### TASK PROMPT:
Gather, from the data below, each line in which the word "parts" occurs.

Stored items from a collection:
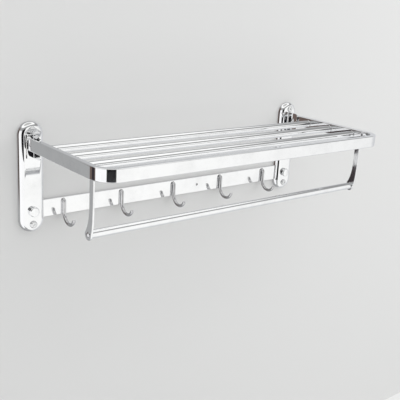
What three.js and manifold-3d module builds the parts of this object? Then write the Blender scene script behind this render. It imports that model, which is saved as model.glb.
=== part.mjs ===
// Folding towel shelf for a bathroom wall: two pressed wall plates joined by a hook rail, and a
// shelf of tubes in a bent band that swings up on two hinge pins, with a towel bar hung below it.
// Millimetres. +X is to the right as a user faces the wall, +Y into the wall and +Z up.
// The origin lies on the wall, midway between the plates and level with the rail's centre line.

import * as THREE from "three";
import { mergeVertices } from "three/addons/utils/BufferGeometryUtils.js";
import Module from "manifold-3d";

// ---- Driving dimensions ----------------------------------------------------------------------

const GAP = 0.3; // between two pieces that touch on the real shelf

const SHELF_WIDTH = 600; // outer face of one arm to the outer face of the other
const SHELF_DEPTH = 245; // wall to the front face of the band
const SHELF_HEIGHT = 114.8; // arm centre line above the rail centre line

const BAND_HEIGHT = 20.4;
const BAND_THICKNESS = 10;
const BAND_WALL = 1.2;
const BAND_CORNER_RADIUS = 34; // outer face

const SHELF_TUBE_COUNT = 3;
const SHELF_TUBE_DIAMETER = 12.7;
const SHELF_TUBE_WALL = 1;
const REAR_TUBE_FROM_WALL = 65.2;

const PLATE_WIDTH = 43;
const PLATE_DEPTH = 11.5;
const PLATE_WALL = 1.5;
const PLATE_EDGE_RADIUS = 9;
const PLATE_INSET = 10.5; // plate centre line inside the arm's outer face
const PLATE_ABOVE_SCREW = 12.5;
const PLATE_BELOW_RAIL = 36.7;

const BRACKET_SHEET = 2;
const BRACKET_ABOVE_ARM = 4;
const BRACKET_BELOW_ARM = 14.5;
const EAR_NOSE = 12; // hinge pin centre to the ear's front edge
const EAR_CORNER_RADIUS = 7;

const PIN_DIAMETER = 5;
const PIN_HEAD_DIAMETER = 8;
const PIN_HEAD_HEIGHT = 1.6;
const WASHER_DIAMETER = 10;
const WASHER_THICKNESS = 0.8;
const ARM_PLUG_LENGTH = 24;

const RAIL_HEIGHT = 29.6;
const RAIL_THICKNESS = 2;
const RAIL_FROM_WALL = 2;
const RAIL_PAST_STUD = 9;
const RAIL_SCREW_HOLE = 4.5;

const HOOK_COUNT = 5;
const HOOK_WIRE = 6;
const HOOK_BEND = 17.6; // radius of the wire's centre line
const HOOK_SWEEP = 167; // degrees round that bend
const HOOK_BELOW_RAIL_TOP = 4.8; // rail's top edge to the wire's centre line
const HOOK_BEND_DROP = 11; // bend centre below the rail's centre line
const HOOK_FROM_PLATE = 37.2; // plate's inner edge to the nearest hook

const STUD_DIAMETER = 5;
const STUD_HEAD_DIAMETER = 11;
const STUD_HEAD_HEIGHT = 1.2;
const STUD_IN_NUT = 4.4;
const BUSH_WALL = 2.2;
const CAP_NUT_DIAMETER = 17;
const CAP_NUT_HEIGHT = 6.6;
const CAP_NUT_EDGE = 2.4; // rounding of its front edge
const CAP_NUT_CROWN = 0.5; // rise of its nearly flat face

const SCREW_DIAMETER = 4.2;
const SCREW_HEAD_DIAMETER = 12.4;
const SCREW_HEAD_CROWN = 0.3; // rise of its nearly flat face
const UPPER_HEAD = { height: 1.9, edge: 1.5 }; // low, because the folded arm passes over it
const LOWER_HEAD = { height: 3.2, edge: 2.6 };
const SCREW_RECESS = { length: 5.4, width: 1.3, depth: 1.1 };
const SCREW_ABOVE_BRACKET = 0.5; // bracket's top edge to the screw head
const LOWER_SCREW_DROP = 22.6; // below the rail's centre line

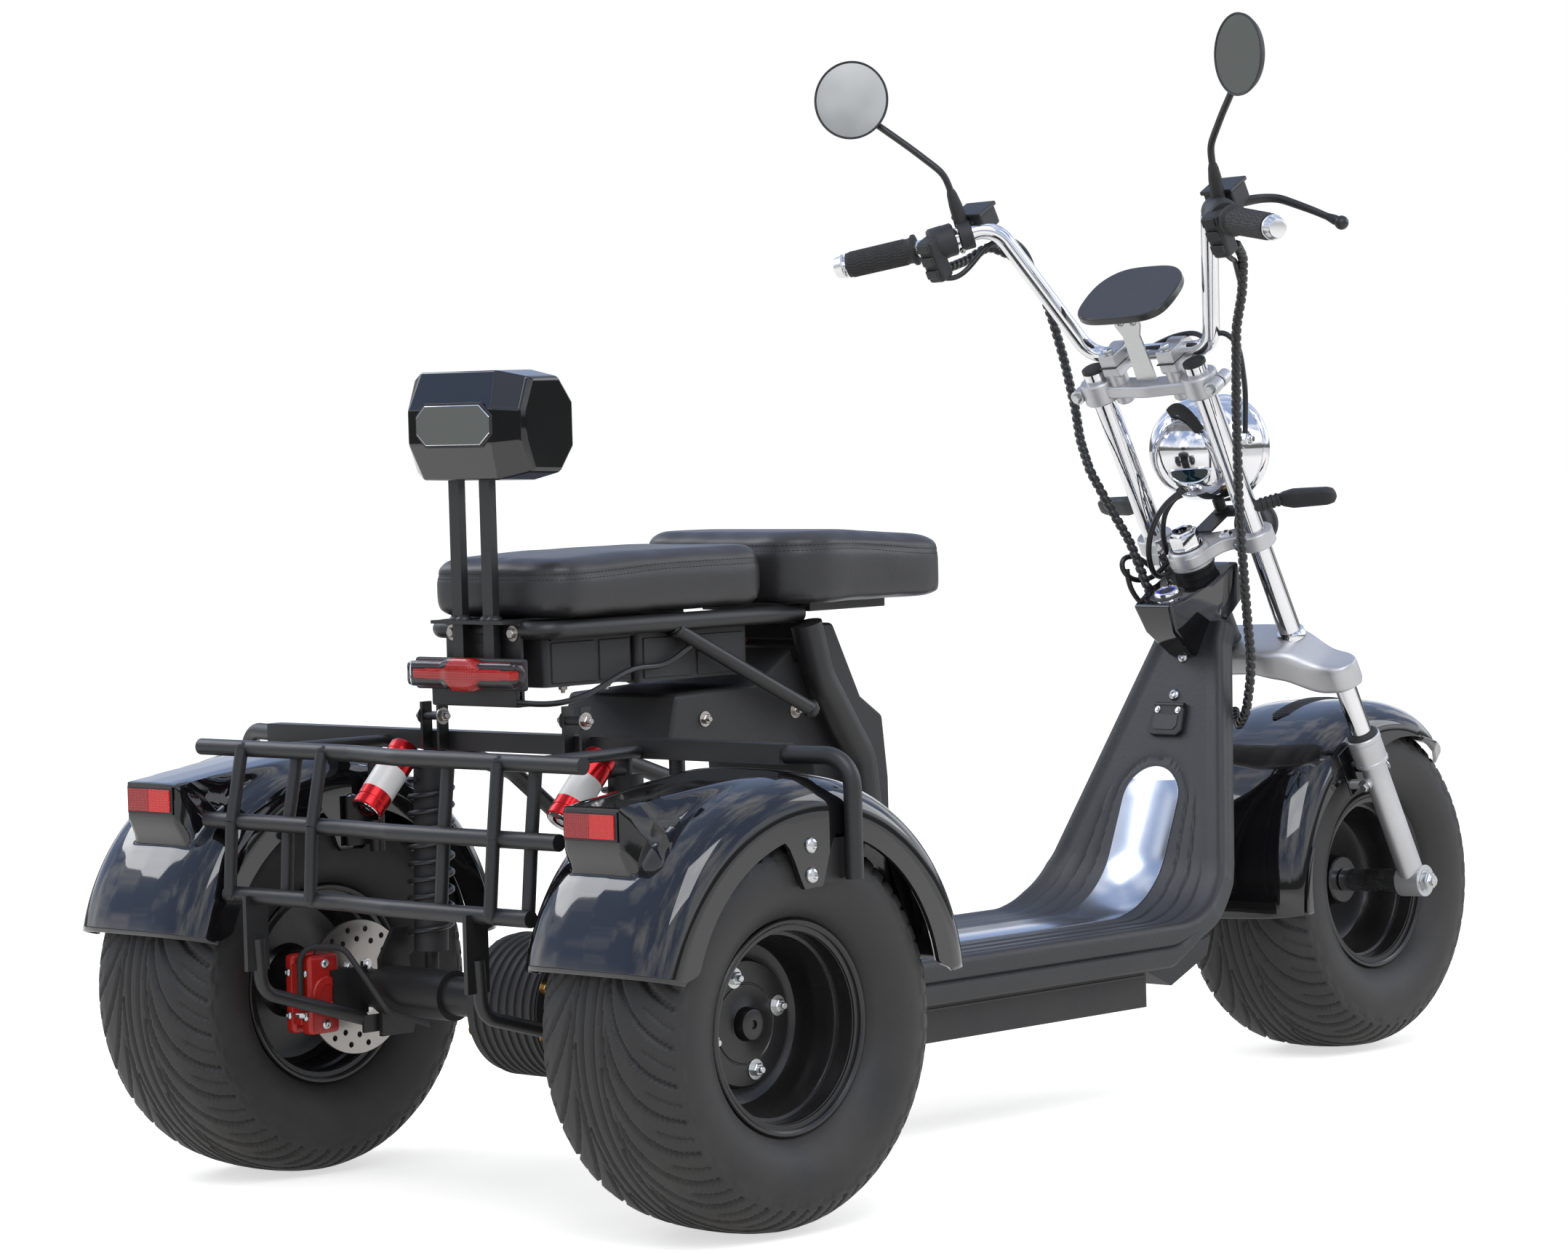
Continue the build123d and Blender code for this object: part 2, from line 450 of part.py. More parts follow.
# Top yoke: a curved bridge, clamp collars and two risers that hold the bar
BAR_U = 66.0
BAR_W = TOP_YOKE_W + 55
GRIP_W = BAR_W + 200
RISER_FOOT_W = TOP_YOKE_W + 27
RISER_V = 46.0
top = slab([(28, -84), (60, -84), (58, -40), (52, 0), (58, 40), (60, 84), (28, 84), (24, 40), (20, 0), (24, -40)], TOP_YOKE_W + 7, RISER_FOOT_W)
top += pair(upright(UPPER_LEG_U, UPPER_LEG_Y, TOP_YOKE_W + 3, TOP_YOKE_W + 33, 24))
top = top - legs
riser = upright(42, RISER_V, RISER_FOOT_W, BAR_W + 16, 12) + rod((BAR_U, RISER_V - 12, BAR_W), (BAR_U, RISER_V + 12, BAR_W), 18)
steered["top_yoke"] = top + pair(riser)
BAR_R = 11.0
bar_half = [(BAR_U, 0, BAR_W), (BAR_U, 96, BAR_W), (62, 172, GRIP_W), (0, 240, GRIP_W + 6), (-50, 340, GRIP_W + 12)]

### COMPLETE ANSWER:
What three.js and manifold-3d module builds the parts of this object? Then write the Blender scene script behind this render. It imports that model, which is saved as model.glb.
Continue the build123d and Blender code for this object: part 2, from line 450 of part.py. More parts follow.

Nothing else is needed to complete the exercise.